Nel corso dei millenni, il nostro genoma ha raccolto e inglobato diversi retrovirus endogeni HERV, incastonati nel genoma della maggior parte degli individui: di questi, il raro retrovirus HK2 è l’unico che cresce e si diffonde ancora oggi, anche se in maniera diversa a seconda delle persone. I ricercatori di Oxford hanno osservato che è proprio questo retrovirus ad essere più abbondante negli individui che fanno uso di sostanze. Da alcuni esami, effettuati su un campione di soggetti facenti uso di sostanze e di soggetti che non assumevano alcuna droga, è emerso che nei primi la presenza del retrovirus HK2 è risultata circa 3 volte più frequente rispetto ai secondi.

Gli scienziati hanno osservato che questo antico virus è posizionato, nel genoma, vicinissimo ad un gene che regola l’attività della dopamina nel cervello. La dopamina è una sostanza che trasmette le informazioni fra i neuroni, collegata ai percorsi cerebrali della ricompensa e della gratificazione; inoltre si sa, da studi precedenti, che è proprio associata alla predisposizione a comportamenti dipendenti. Una volta messe insieme queste informazioni, i ricercatori hanno mostrato che, data la sua posizione, il virus potrebbe in qualche modo influenzare il gene che regola la dopamina, dunque influenzare la tendenza all’abuso di sostanze.

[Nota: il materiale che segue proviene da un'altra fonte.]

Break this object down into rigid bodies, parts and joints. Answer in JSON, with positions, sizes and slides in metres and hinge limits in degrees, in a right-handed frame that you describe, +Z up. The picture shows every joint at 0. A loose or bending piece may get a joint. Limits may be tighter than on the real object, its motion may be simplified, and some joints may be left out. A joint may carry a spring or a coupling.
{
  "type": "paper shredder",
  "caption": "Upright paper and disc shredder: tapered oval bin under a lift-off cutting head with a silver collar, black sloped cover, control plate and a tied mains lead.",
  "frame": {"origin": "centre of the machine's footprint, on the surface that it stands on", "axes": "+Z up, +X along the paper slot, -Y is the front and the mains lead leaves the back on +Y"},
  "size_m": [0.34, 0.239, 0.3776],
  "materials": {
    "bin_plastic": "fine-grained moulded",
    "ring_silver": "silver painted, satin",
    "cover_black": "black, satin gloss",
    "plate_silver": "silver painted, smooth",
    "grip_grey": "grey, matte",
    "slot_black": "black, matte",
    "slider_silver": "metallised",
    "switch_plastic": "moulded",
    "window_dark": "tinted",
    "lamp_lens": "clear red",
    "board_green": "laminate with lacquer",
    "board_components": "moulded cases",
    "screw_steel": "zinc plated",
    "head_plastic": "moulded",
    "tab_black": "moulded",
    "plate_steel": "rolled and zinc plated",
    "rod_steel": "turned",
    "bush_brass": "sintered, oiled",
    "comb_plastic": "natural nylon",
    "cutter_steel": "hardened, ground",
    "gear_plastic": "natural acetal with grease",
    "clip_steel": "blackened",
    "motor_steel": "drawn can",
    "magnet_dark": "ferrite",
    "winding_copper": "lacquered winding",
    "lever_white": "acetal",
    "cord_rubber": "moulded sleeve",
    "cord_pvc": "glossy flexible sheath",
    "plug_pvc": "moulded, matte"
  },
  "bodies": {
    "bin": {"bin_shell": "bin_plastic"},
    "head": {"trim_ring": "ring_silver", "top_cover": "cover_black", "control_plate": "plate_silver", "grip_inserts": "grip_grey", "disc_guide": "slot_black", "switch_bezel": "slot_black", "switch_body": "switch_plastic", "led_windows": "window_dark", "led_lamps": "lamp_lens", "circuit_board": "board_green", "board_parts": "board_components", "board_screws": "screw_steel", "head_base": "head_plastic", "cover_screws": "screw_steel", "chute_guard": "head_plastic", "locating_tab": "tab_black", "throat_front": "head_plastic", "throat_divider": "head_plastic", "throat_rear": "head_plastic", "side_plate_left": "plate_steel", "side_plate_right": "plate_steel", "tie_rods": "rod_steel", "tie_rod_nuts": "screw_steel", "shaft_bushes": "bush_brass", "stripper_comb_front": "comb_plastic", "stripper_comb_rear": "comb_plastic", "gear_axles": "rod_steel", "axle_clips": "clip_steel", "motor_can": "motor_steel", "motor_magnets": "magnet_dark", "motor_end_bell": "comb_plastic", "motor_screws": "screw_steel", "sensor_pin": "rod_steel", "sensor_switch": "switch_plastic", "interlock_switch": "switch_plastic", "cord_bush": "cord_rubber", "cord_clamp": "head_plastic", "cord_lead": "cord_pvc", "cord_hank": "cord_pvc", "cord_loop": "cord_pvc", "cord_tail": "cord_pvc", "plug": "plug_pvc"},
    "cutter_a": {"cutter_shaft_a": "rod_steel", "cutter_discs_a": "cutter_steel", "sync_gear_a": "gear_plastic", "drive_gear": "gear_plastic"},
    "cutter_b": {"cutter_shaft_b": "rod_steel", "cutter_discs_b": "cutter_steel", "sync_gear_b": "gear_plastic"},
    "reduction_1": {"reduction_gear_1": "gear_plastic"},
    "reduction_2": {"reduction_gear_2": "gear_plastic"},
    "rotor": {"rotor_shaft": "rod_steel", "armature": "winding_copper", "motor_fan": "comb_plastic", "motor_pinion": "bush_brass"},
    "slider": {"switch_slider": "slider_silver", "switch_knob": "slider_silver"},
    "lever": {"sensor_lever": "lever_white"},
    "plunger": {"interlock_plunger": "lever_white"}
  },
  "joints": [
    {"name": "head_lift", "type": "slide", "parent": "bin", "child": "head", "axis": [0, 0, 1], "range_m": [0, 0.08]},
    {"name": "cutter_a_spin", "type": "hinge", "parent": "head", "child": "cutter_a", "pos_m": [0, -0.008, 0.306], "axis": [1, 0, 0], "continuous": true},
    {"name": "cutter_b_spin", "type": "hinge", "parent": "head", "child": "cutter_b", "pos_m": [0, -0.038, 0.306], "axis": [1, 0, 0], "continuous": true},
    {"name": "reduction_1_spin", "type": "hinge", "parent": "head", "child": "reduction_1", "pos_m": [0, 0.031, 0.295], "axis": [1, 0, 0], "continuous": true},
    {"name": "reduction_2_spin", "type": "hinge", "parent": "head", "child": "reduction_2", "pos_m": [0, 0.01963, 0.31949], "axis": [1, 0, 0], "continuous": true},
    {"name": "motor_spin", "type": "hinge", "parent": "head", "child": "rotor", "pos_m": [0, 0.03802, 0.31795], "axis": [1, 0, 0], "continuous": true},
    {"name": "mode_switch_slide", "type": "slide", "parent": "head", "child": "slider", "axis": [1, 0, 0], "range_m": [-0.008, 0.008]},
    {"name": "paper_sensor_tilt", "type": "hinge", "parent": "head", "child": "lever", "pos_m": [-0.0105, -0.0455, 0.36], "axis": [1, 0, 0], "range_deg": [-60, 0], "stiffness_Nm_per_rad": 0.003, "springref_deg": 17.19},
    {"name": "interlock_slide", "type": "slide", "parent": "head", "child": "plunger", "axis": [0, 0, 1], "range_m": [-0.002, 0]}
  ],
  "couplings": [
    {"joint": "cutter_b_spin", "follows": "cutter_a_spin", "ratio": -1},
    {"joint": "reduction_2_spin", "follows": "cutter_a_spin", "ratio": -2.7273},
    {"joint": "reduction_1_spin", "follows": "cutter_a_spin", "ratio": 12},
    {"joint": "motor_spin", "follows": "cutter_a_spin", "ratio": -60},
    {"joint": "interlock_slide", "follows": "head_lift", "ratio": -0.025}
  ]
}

Il prossimo passo sarà quello di studiare le interazioni fra HK2 ed altre infezioni virali, per comprendere meglio gli effetti di questo retrovirus sulla salute umana. Inoltre, capire i meccanismi biochimici e meccanici alla base del collegamento scoperto potrebbe aiutare a individuare bersagli farmacologici, al fine di sviluppare terapie specifiche.